EXERCISE DIRECTIONS:
Determine how many lines in the data below contain "this" and write only that number.

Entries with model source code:
---*---
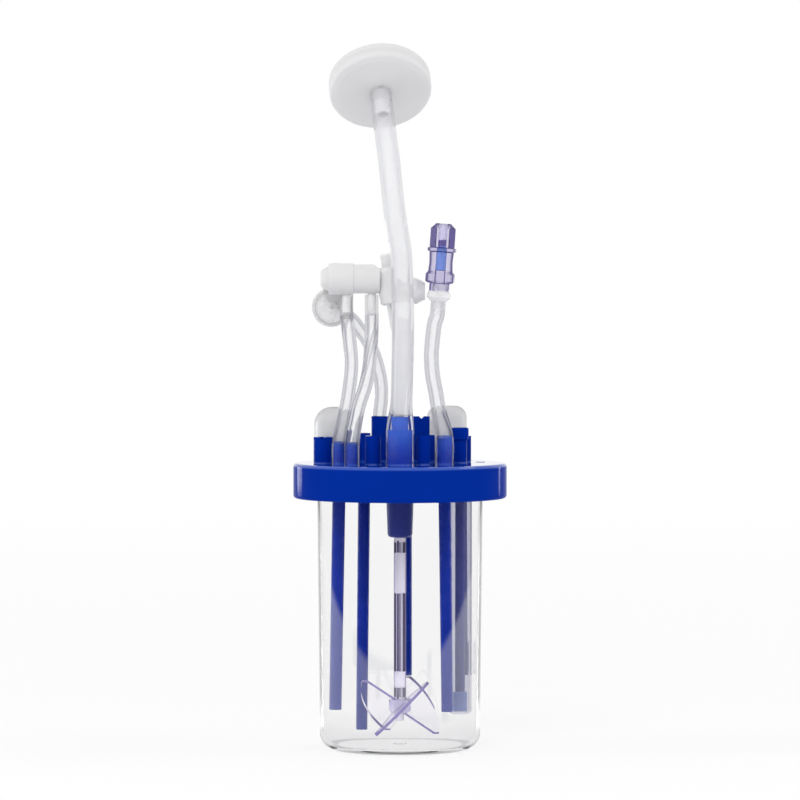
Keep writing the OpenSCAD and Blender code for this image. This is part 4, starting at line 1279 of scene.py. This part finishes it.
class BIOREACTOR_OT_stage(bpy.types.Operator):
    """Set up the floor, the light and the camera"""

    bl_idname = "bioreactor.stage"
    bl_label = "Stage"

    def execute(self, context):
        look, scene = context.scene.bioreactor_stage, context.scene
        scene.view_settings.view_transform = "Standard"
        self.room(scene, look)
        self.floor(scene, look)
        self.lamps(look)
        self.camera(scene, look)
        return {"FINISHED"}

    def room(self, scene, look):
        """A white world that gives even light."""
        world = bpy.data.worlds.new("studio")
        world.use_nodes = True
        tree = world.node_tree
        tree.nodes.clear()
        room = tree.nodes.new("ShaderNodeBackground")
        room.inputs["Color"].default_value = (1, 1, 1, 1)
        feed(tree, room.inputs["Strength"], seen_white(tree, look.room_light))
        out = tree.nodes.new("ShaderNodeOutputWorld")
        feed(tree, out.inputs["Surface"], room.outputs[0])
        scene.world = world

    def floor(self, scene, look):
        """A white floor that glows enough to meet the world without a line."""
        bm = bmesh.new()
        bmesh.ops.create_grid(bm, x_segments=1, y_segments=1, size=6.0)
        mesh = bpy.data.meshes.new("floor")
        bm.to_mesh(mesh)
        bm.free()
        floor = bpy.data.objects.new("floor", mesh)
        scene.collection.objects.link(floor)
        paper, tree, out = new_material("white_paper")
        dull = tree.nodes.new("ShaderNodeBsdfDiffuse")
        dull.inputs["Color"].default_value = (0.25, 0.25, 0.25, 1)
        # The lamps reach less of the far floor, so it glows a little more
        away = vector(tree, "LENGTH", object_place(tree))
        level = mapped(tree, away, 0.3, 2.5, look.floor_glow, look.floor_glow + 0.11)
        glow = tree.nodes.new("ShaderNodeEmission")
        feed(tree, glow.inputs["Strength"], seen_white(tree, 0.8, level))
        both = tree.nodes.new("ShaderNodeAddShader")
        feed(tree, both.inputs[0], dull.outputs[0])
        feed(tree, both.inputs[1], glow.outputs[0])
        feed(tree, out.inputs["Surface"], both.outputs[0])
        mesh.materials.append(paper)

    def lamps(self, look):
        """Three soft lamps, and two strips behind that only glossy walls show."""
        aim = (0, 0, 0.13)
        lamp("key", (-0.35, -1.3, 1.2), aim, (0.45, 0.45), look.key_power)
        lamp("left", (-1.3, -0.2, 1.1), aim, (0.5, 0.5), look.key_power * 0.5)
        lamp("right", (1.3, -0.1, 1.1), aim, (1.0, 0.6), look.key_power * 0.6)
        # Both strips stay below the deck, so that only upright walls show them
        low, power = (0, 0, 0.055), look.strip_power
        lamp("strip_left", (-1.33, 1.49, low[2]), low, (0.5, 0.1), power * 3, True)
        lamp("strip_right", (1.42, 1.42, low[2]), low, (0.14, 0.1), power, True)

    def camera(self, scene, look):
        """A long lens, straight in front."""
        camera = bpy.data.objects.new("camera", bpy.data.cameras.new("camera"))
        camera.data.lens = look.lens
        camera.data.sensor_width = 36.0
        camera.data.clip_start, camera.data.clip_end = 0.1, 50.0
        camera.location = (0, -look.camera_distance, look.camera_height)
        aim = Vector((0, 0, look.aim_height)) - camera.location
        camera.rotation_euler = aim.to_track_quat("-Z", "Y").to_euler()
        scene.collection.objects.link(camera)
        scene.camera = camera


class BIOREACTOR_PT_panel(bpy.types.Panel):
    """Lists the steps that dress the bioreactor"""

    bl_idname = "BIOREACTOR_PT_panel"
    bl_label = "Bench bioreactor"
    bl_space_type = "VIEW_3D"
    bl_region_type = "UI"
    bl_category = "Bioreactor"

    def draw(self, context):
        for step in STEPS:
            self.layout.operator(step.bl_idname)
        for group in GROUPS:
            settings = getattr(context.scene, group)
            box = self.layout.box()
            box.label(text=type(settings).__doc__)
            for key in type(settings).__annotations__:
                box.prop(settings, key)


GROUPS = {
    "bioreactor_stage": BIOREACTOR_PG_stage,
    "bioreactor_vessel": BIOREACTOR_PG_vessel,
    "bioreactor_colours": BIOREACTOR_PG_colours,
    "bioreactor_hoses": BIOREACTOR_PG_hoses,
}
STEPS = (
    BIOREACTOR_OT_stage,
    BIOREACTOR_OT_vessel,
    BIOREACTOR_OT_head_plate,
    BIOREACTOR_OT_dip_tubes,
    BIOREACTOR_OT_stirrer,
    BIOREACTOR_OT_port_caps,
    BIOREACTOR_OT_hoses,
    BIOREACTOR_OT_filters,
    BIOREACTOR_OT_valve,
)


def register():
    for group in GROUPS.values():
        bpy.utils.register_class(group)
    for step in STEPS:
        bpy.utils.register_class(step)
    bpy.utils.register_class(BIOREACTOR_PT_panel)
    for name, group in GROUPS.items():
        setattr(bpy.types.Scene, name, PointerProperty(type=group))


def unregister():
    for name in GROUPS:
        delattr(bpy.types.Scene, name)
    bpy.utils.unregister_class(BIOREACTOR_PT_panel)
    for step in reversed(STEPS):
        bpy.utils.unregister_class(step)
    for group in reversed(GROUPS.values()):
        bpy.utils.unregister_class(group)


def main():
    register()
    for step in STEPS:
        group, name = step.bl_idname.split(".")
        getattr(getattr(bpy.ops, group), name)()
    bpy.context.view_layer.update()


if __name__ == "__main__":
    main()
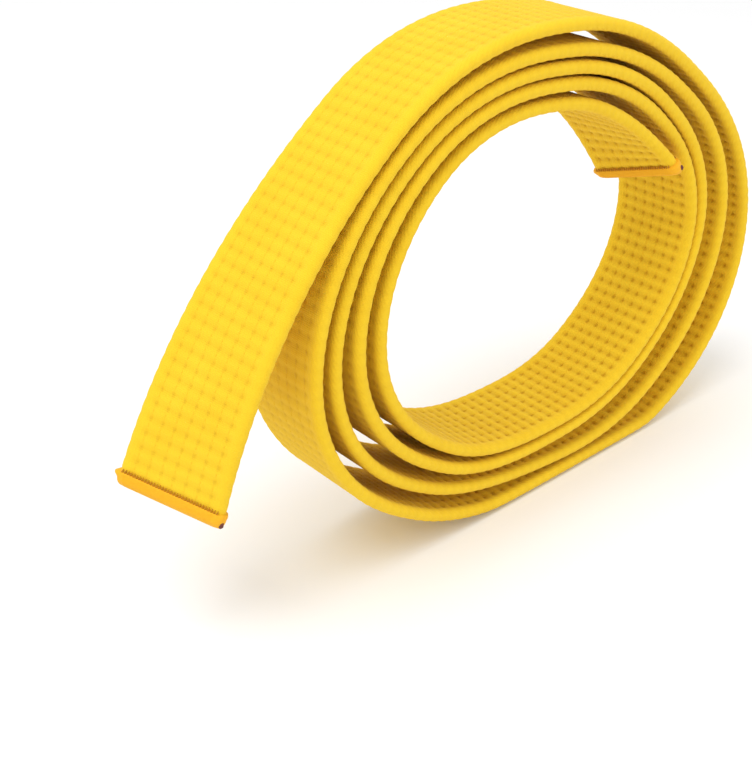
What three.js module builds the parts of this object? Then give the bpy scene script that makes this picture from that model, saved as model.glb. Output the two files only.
---*---
TASK OUTPUT:
2